Lisa Byington is more than just a female excelling in a male dominated field of work, she has become a trailblazer in the industry. In early December, Beth Mowins became the first ever female play-by-play announcer to call a nationally televised NBA game on ESPN. That doesn’t happen without Lisa Byington. Remarkably, last spring during a game between the Toronto Raptors and the Denver Nuggets, the TSN broadcast became the first ever all female broadcast in NBA history. Play-by-play duties were handled by Meghan McPeak while WNBA star and Canadian National Team member Kia Nurse joined as the analyst. Sideline duties were handled by Kayla Grey while the duo of Kate Beirness and Amy Audibert held things down during pregame, halftime and postgame.

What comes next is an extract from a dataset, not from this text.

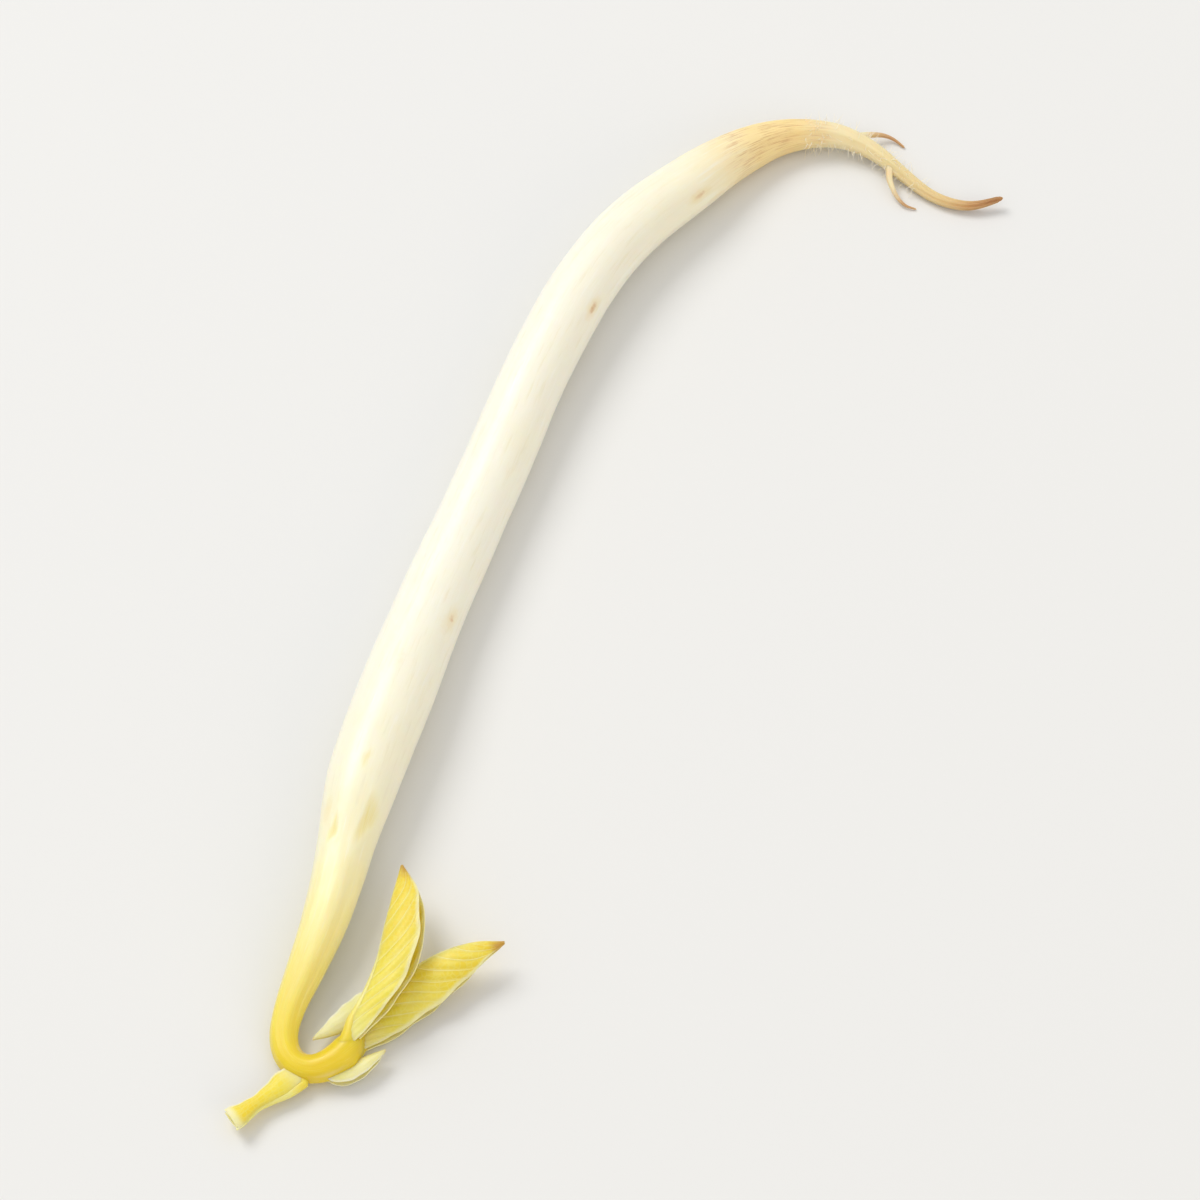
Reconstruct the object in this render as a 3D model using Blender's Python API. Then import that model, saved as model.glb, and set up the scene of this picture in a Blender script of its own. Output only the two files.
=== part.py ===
# One mung bean sprout, picked and lying on a flat surface, in metres with +Z up.
# It lies along X, from its root at -X to its hooked top at +X, and its origin is under the middle of its box.

import math

import bmesh
import bpy
from mathutils import Matrix, Vector

MM = 0.001

# The middle of the sprout's box, in the plan that the stops below are measured in, in mm
BOX_MIDDLE = (0.292, 3.202)

# Stops along the round pieces: place in plan x and y, height of the underside, diameter, all in mm.
# An underside below zero is flattened by the surface, so the sprout rests there: at the collar of its root, at the
# belly of its stem and at its hook.
HYPOCOTYL_STOPS = (
    (-24.6, -0.9, -0.03, 2.5),
    (-22.8, -1.7, 0.10, 2.8),
    (-19.1, -3.3, 0.22, 3.05),
    (-15.1, -4.1, 0.28, 3.15),
    (-10.2, -4.3, 0.16, 3.15),
    (-5.7, -4.1, -0.04, 3.2),
    (-1.0, -3.9, -0.13, 3.25),
    (4.0, -3.7, -0.12, 3.35),
    (8.6, -3.3, 0.04, 3.5),
    (12.6, -2.9, 0.18, 3.4),
    (14.6, -2.6, 0.30, 3.1),
    (16.1, -2.3, 0.40, 2.7),
)
EPICOTYL_STOPS = (
    (16.4, -2.25, 0.42, 2.6),
    (18.6, -1.8, 0.45, 2.35),
    (20.7, -1.5, 0.40, 2.1),
    (22.8, -1.4, 0.27, 1.75),
    (24.6, -1.35, 0.10, 1.4),
    (26.0, -1.05, -0.04, 1.25),
    (26.9, -0.2, -0.04, 1.22),
    (26.85, 0.8, -0.04, 1.25),
    (26.3, 1.4, -0.03, 1.4),
    (25.75, 1.75, -0.02, 1.5),
)
ROOT_STOPS = (
    (-24.9, -0.75, -0.05, 2.4),
    (-26.1, 0.0, -0.03, 2.15),
    (-27.3, 1.0, 0.05, 1.75),
    (-28.2, 2.3, 0.15, 1.4),
    (-28.7, 3.8, 0.25, 1.15),
    (-28.6, 5.6, 0.25, 0.85),
    (-28.0, 7.4, 0.12, 0.65),
    (-27.4, 9.2, 0.05, 0.6),
    (-27.5, 11.0, 0.15, 0.55),
    (-28.3, 12.2, 0.45, 0.5),
)
ROOTLET_STOPS = (
    (
        (-28.5, 4.2, 0.55, 0.5),
        (-29.2, 4.7, 0.45, 0.5),
        (-29.9, 5.6, 0.20, 0.45),
    ),
    (
        (-28.2, 6.7, 0.30, 0.5),
        (-27.5, 6.9, 0.30, 0.5),
        (-26.6, 7.6, 0.15, 0.45),
    ),
)

# Stops along the folded blades: place x, y and z of the blade's middle, its depth from keel to edges, its thickness
# and its roll about its own length, in mm and degrees. At roll zero the blade lies flat with its keel on its left.
LEAF_LONG_STOPS = (
    (25.5, 2.0, 0.42, 0.7, 0.62, 0),
    (24.6, 2.35, 0.48, 1.0, 0.65, 0),
    (23.2, 2.95, 0.62, 1.65, 0.8, 6),
    (21.7, 3.65, 0.85, 2.0, 0.9, 12),
    (20.3, 4.5, 1.15, 1.75, 0.85, 16),
    (19.2, 5.35, 1.40, 1.1, 0.7, 14),
    (18.4, 6.2, 1.60, 0.3, 0.35, 10),
)
LEAF_SHORT_STOPS = (
    (25.4, 1.7, 1.28, 0.7, 0.62, 0),
    (24.5, 1.95, 1.55, 0.95, 0.65, -4),
    (22.9, 2.3, 1.90, 1.4, 0.8, -10),
    (21.2, 2.35, 2.10, 1.8, 0.9, -16),
    (19.5, 1.95, 2.12, 1.85, 0.95, -20),
    (18.0, 1.35, 2.00, 1.3, 0.8, -16),
    (16.8, 0.65, 1.85, 0.3, 0.35, -10),
)
BUD_STOPS = (
    (27.8, -0.05, 0.55, 1.2, 0.75, 0),
    (28.4, -0.4, 0.55, 0.9, 0.72, 0),
    (29.1, -0.75, 0.60, 0.68, 0.66, 0),
    (29.7, -1.05, 0.68, 0.95, 0.7, 0),
    (30.15, -1.3, 0.76, 1.0, 0.6, 0),
    (30.45, -1.5, 0.80, 0.45, 0.4, 0),
)
STIPULE_INNER_STOPS = (
    (23.2, 1.35, 0.75, 0.4, 0.5, 0),
    (23.9, 1.05, 0.75, 0.75, 0.62, 0),
    (24.7, 0.65, 0.70, 0.65, 0.6, 0),
    (25.5, 0.2, 0.65, 0.22, 0.3, 0),
)
STIPULE_OUTER_STOPS = (
    (27.0, 2.0, 0.50, 0.5, 0.6, 0),
    (26.5, 2.6, 0.58, 0.85, 0.62, 0),
    (25.7, 3.0, 0.72, 0.65, 0.6, 0),
    (24.9, 3.35, 0.90, 0.22, 0.3, 0),
)

# Facets round a piece and rings along it
STEM_SIDES = 20
THIN_SIDES = 12
STEM_RINGS = 44
HOOK_RINGS = 30
ROOT_RINGS = 34
ROOTLET_RINGS = 7
LEAF_RINGS = 18
SCALE_RINGS = 9

# Colours and roughness of the finishes
IVORY = ((0.90, 0.86, 0.72), 0.38)
TAN = ((0.62, 0.42, 0.22), 0.60)
LEMON = ((0.86, 0.74, 0.25), 0.40)
LEAF_YELLOW = ((0.80, 0.62, 0.08), 0.50)
PALE_GREEN = ((0.84, 0.84, 0.55), 0.50)


def smooth_path(stops, count):
    """Even samples of a smooth curve that passes through the stops, which may hold any number of values."""
    ends = [tuple(2 * a - b for a, b in zip(stops[0], stops[1]))]
    ends += list(stops)
    ends.append(tuple(2 * a - b for a, b in zip(stops[-1], stops[-2])))
    dense = []
    steps = 24
    for before, start, end, after in zip(ends, ends[1:], ends[2:], ends[3:]):
        for step in range(steps):
            t = step / steps
            dense.append(tuple(
                0.5 * (2 * b + (c - a) * t + (2 * a - 5 * b + 4 * c - d) * t ** 2 + (3 * b - a - 3 * c + d) * t ** 3)
                for a, b, c, d in zip(before, start, end, after)
            ))
    dense.append(tuple(stops[-1]))
    travelled = [0.0]
    for previous, current in zip(dense, dense[1:]):
        travelled.append(travelled[-1] + math.dist(previous[:2], current[:2]))
    samples = []
    segment = 0
    for index in range(count):
        target = travelled[-1] * index / (count - 1)
        while segment < len(dense) - 2 and travelled[segment + 1] < target:
            segment += 1
        span = travelled[segment + 1] - travelled[segment]
        share = (target - travelled[segment]) / span
        samples.append(tuple(a + (b - a) * share for a, b in zip(dense[segment], dense[segment + 1])))
    return samples


def frames_along(centres):
    """A left direction and an up direction across the path at each of its centres."""
    frames = []
    for index, centre in enumerate(centres):
        previous = centres[max(index - 1, 0)]
        following = centres[min(index + 1, len(centres) - 1)]
        forward = (following - previous).normalized()
        left = Vector((0, 0, 1)).cross(forward).normalized()
        frames.append((left, forward.cross(left)))
    return frames


def finish(name, look):
    colour, roughness = look
    material = bpy.data.materials.new(name)
    material.use_nodes = True
    shader = material.node_tree.nodes["Principled BSDF"]
    shader.inputs["Base Color"].default_value = (*colour, 1.0)
    shader.inputs["Roughness"].default_value = roughness
    shader.inputs["Metallic"].default_value = 0.0
    return material


def skin(name, rings, material):
    """A closed solid through rings of points in mm, its sides split into triangles that all lean one way."""
    offset = Vector((*BOX_MIDDLE, 0))
    bm = bmesh.new()
    loops = [[bm.verts.new((point - offset) * MM) for point in ring] for ring in rings]
    sides = len(loops[0])
    for near, far in zip(loops, loops[1:]):
        for side in range(sides):
            after = (side + 1) % sides
            bm.faces.new((near[side], near[after], far[after]))
            bm.faces.new((near[side], far[after], far[side]))
    for loop in (loops[0], loops[-1]):
        middle = bm.verts.new(sum((vert.co for vert in loop), Vector()) / sides)
        for side in range(sides):
            bm.faces.new((middle, loop[side], loop[(side + 1) % sides]))
    bmesh.ops.recalc_face_normals(bm, faces=bm.faces)
    mesh = bpy.data.meshes.new(name)
    bm.to_mesh(mesh)
    bm.free()
    mesh.shade_smooth()
    mesh.set_sharp_from_angle(angle=math.radians(50))
    mesh.materials.append(material)
    solid = bpy.data.objects.new(name, mesh)
    bpy.context.collection.objects.link(solid)
    return solid


def stalk(name, stops, ring_count, sides, material, end_round=0.0):
    """A round, tapering solid along its stops, flattened where it rests. Its far end is flat unless it is rounded over
    the share of the last diameter that is given."""
    samples = smooth_path(stops, ring_count)
    centres = [Vector((x, y, lift + diameter / 2)) for x, y, lift, diameter in samples]
    rounding = end_round * samples[-1][3]
    rings = []
    for (left, up), centre, sample in zip(frames_along(centres), centres, samples):
        radius = sample[3] / 2
        to_end = (centres[-1] - centre).length
        if to_end < rounding:
            radius *= math.sqrt(1 - (1 - to_end / rounding) ** 2 * 0.75)
        ring = []
        for side in range(sides):
            angle = 2 * math.pi * side / sides
            point = centre + (left * math.cos(angle) + up * math.sin(angle)) * radius
            point.z = max(point.z, 0.0)
            ring.append(point)
        rings.append(ring)
    return skin(name, rings, material)


def blade(name, stops, ring_count, material, notch=0.3):
    """A leaf folded along its midrib and lying on its side. The notch is the share of its depth by which its two
    edges stand apart, and it closes towards both ends."""
    samples = smooth_path(stops, ring_count)
    centres = [Vector(sample[:3]) for sample in samples]
    rings = []
    for index, ((left, up), centre, sample) in enumerate(zip(frames_along(centres), centres, samples)):
        depth, thickness, roll = sample[3:]
        turn = Matrix.Rotation(math.radians(roll), 3, left.cross(up))
        keelward = turn @ left * depth
        outward = turn @ up * thickness
        open_share = math.sin(math.pi * index / (ring_count - 1)) ** 0.7
        valley = 0.5 - notch * open_share
        outline = (
            (0.5, 0.0),
            (0.36, 0.36),
            (0.0, 0.47),
            (-0.34, 0.5),
            (-0.5, 0.3),
            (-valley, 0.0),
            (-0.5, -0.3),
            (-0.34, -0.5),
            (0.0, -0.47),
            (0.36, -0.36),
        )
        rings.append([centre + keelward * across + outward * over for across, over in outline])
    return skin(name, rings, material)


def fuse(body, extras):
    """Joins the extras to the body in one solid."""
    group = bpy.data.collections.new(body.name + "_extras")
    for extra in extras:
        group.objects.link(extra)
    union = body.modifiers.new("Fuse", "BOOLEAN")
    union.operation = "UNION"
    union.operand_type = "COLLECTION"
    union.collection = group
    union.solver = "EXACT"
    joined = bpy.data.meshes.new_from_object(body.evaluated_get(bpy.context.evaluated_depsgraph_get()))
    body.modifiers.clear()
    body.data = joined
    for extra in extras:
        bpy.data.objects.remove(extra)
    bpy.data.collections.remove(group)


def build_sprout():
    ivory = finish("ivory_flesh", IVORY)
    tan = finish("tan_root", TAN)
    lemon = finish("lemon_hook", LEMON)
    yellow = finish("leaf_yellow", LEAF_YELLOW)
    pale = finish("pale_scale", PALE_GREEN)

    stalk("hypocotyl", HYPOCOTYL_STOPS, STEM_RINGS, STEM_SIDES, ivory)
    stalk("epicotyl", EPICOTYL_STOPS, HOOK_RINGS, THIN_SIDES, lemon, end_round=0.15)
    root = stalk("root", ROOT_STOPS, ROOT_RINGS, THIN_SIDES, tan, end_round=0.8)
    rootlets = [
        stalk(f"rootlet_{index}", stops, ROOTLET_RINGS, 8, tan, end_round=0.8)
        for index, stops in enumerate(ROOTLET_STOPS)
    ]
    fuse(root, rootlets)

    blade("leaf_long", LEAF_LONG_STOPS, LEAF_RINGS, yellow)
    blade("leaf_short", LEAF_SHORT_STOPS, LEAF_RINGS, yellow)
    blade("shoot_bud", BUD_STOPS, SCALE_RINGS, yellow, notch=0.15)
    blade("stipule_inner", STIPULE_INNER_STOPS, SCALE_RINGS, pale, notch=0.1)
    blade("stipule_outer", STIPULE_OUTER_STOPS, SCALE_RINGS, pale, notch=0.1)


for leftover in list(bpy.data.objects):
    bpy.data.objects.remove(leftover)
build_sprout()
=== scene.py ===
import math

import bpy
import numpy
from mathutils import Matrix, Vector


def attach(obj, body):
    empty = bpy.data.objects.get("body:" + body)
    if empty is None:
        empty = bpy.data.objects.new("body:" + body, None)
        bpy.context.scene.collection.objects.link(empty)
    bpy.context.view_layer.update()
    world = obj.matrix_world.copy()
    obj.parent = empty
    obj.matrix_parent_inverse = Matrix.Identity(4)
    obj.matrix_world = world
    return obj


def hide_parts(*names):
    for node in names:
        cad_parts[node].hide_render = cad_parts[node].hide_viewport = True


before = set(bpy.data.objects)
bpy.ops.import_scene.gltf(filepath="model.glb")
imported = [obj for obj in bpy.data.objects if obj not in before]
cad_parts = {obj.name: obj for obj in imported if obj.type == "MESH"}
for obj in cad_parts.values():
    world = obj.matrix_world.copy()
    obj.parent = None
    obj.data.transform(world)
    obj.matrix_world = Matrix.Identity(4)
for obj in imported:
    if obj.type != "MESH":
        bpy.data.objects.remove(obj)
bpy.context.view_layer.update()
print("solids loaded:", ", ".join(sorted(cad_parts)))

mm = 0.001
planMiddle = numpy.array((0.292, 3.202, 0.0))     # middle of the sprout's box in the plan of the stops, mm


# A socket that does arithmetic, and the board of nodes it lies on

class Wire:
    def __init__(self, board, socket):
        self.board = board
        self.socket = socket

    def work(self, operation, *values):
        return self.board.put("ShaderNodeMath", {"operation": operation}, dict(enumerate(values)))

    def __add__(self, other):
        return self.work("ADD", self, other)

    def __radd__(self, other):
        return self.work("ADD", other, self)

    def __sub__(self, other):
        return self.work("SUBTRACT", self, other)

    def __rsub__(self, other):
        return self.work("SUBTRACT", other, self)

    def __mul__(self, other):
        return self.work("MULTIPLY", self, other)

    def __rmul__(self, other):
        return self.work("MULTIPLY", other, self)

    def __truediv__(self, other):
        return self.work("DIVIDE", self, other)

    def __rtruediv__(self, other):
        return self.work("DIVIDE", other, self)

    def __pow__(self, other):
        return self.work("POWER", self, other)

    def __gt__(self, other):
        return self.work("GREATER_THAN", self, other)

    def __lt__(self, other):
        return self.work("LESS_THAN", self, other)

    def sine(self):
        return self.work("SINE", self)

    def cosine(self):
        return self.work("COSINE", self)

    def size(self):
        return self.work("ABSOLUTE", self)

    def atLeast(self, other):
        return self.work("MAXIMUM", self, other)

    def between(self, low, high, floor=0.0, top=1.0):    # eased from floor at low to top at high
        settings = {"interpolation_type": "SMOOTHSTEP"}
        return self.board.put("ShaderNodeMapRange", settings, {0: self, 1: low, 2: high, 3: floor, 4: top})

    def sibling(self, name):      # another output of the same node
        return Wire(self.board, self.socket.node.outputs[name])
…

Conversely, if this broadcast does not run smoothly, Lisa Byington is likely not given an opportunity by the Milwaukee Bucks. These women are all talented and are deserving of all the opportunities they are getting, but it is imperative to understand that their success is connected. Since the field is so male dominated, male executives can easily point to female led failures to justify their decisions.
"We need more women in this industry. We need those voices. We need that perspective. We need them making coverage and hiring decisions." Lisa Wilson, recently told ESPN . In addition to that, leagues need to be the face of change. The NBA is clearly at the front of this but other leagues need to be better, fans need to be better. Those wanting change have vowed to not rest until the everyday, average fan does not realize that it is a woman calling a major sporting event. Now is when we normalize women in the sports broadcasting world.